The company provided one other piece of updated information, which was to share “a partial snapshot with Fortune of its New York City listings as of Feb. 8 that shows that 94% of hosts there only have one listing.”

The paragraph is fluff, sprinkled with generalities. The number they give (94%) actually matches what Murray and I had found rather than countering it (Figure 1 in the report). This response again made me feel more confident that we were on the right track.

Still, I confess it was pretty sweet when, on Wednesday morning, Airbnb changed its tune. The company sent a letter and an FAQ to New York State representatives and posted the two documents on its site. I first heard of these documents from the above-mentioned Kristen Brown. Here is the key Q&A:

Did you remove listings from your community last fall?

Yes. We issued our Community Compact in November. Throughout November, and consistent with our Compact commitments, we removed roughly 1,500 of the 37,000+ Airbnb listings in New York City in an effort to remove listings that appeared to be controlled by commercial operators and did not reflect Airbnb’s vision for our community. 622 hosts were impacted, including 375 (60%) that had 2 or more listings removed.

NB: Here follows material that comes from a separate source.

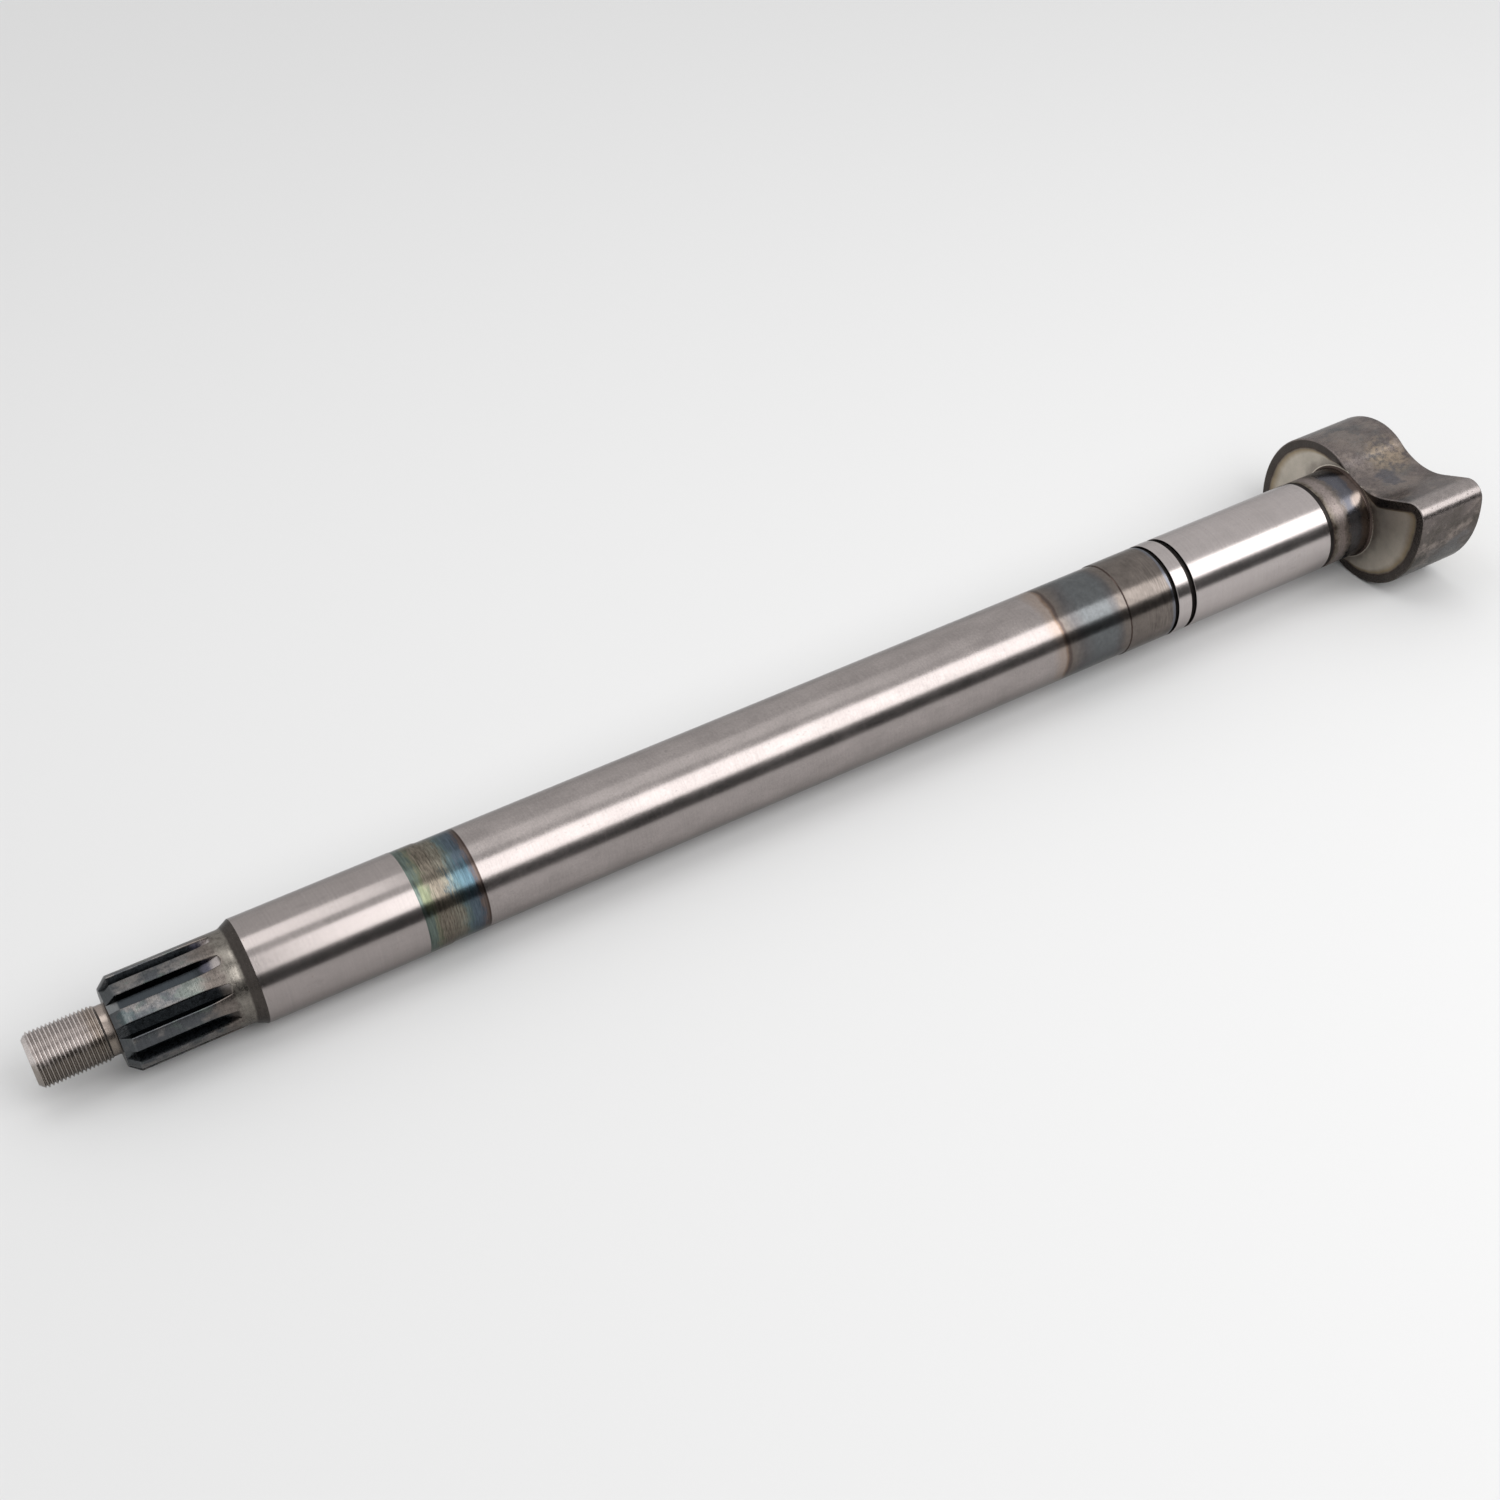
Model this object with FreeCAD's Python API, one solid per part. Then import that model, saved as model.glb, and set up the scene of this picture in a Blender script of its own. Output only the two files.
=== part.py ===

The company has changed its tune, and conceded that it did indeed remove listings (and did not tell anyone about doing so). Fusion’s reporthad a great headline:

Airbnb admits that it purged 1,500 unflattering New York listings right before data release

The debate continues, of course. Working with Pat Clark of Bloomberg, Murray Cox has shown that some of the ejected listings have already started returning. The question of whether Airbnb’s own “vision for the community” is a sufficiently precise and legitimate criterion for removal will be debated (hint: No). But for now, I’m happy to celebrate being right.